Haji pottery (土師器, Hajiki) is a type of plain, unglazed, reddish-brown Japanese pottery or earthenware that was produced during the Kofun, Nara, and Heian periods of Japanese history. It was used for both ritual and utilitarian purposes, and many examples have been found in Japanese tombs, where they form part of the basis of dating archaeological sites.

== History ==
Haji ware evolved in the 4th century AD (during the Tumulus period) from the Yayoi pottery of the preceding period. The ornate decorations of Yayoi pottery were replaced by a plain, undecorated style, and the shapes began to become standardized. Great amounts of this pottery were produced by dedicated craft workshops in what later became the provinces of Yamato and Kawachi, and spread from there throughout western Japan, eventually reaching the eastern provinces. Some Haji ware pottery has been found in the enormous tombs of the Japanese emperors. By the end of the 5th century, Haji pottery was imitating Sue ware forms.

Also during this time, the Haniwa clay figurines were produced.

In the Nara period, Haji ware was often burnished and smoke-blackened by being fired in an oxygen-reduction atmosphere but at low temperatures. This sub-style is known as kokushoku-doki.

Haji ware came to an end with the development of glazes and ceramics in the late Heian period.

During a 2007 underwater archaeology survey on Ojikajima by the Asian Research Institute of Underwater Archaeology, examples of Chinese ceramics and Haji ware were recovered.

== Characteristics ==
Haji ware is typically a rust-red pottery, made of clay that was built up in rings or coils, rather than being thrown on a potter's wheel. The exterior and usually the interior surfaces were finished by scraping smooth with a piece of wood. It was fired at temperatures below 1000 deg C in surface fires or oxidizing fires rather than kilns.

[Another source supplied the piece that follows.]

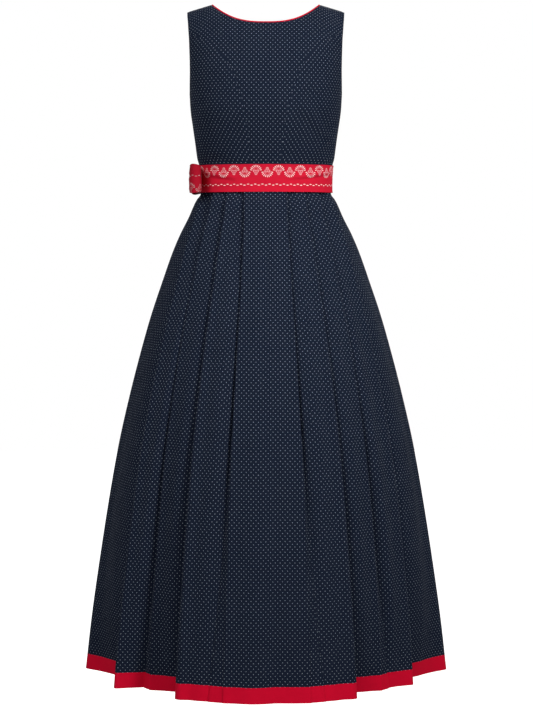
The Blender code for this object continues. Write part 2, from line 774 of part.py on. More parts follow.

Most of Haji ware is undecorated and has wide rims. However, ritual and funerary objects were also made in the form of houses, boats, animals, women, hunters, musicians, and warriors, which were often placed inside tombs On occasion, these objects were placed outside the tomb to guard it. One pot that was found at an archaeological site in Hachiōji, Tokyo has a globular body, averted mouth, rounded base, solid triangular handle, painted in dark grey pigment on one side with a human face painted on the front.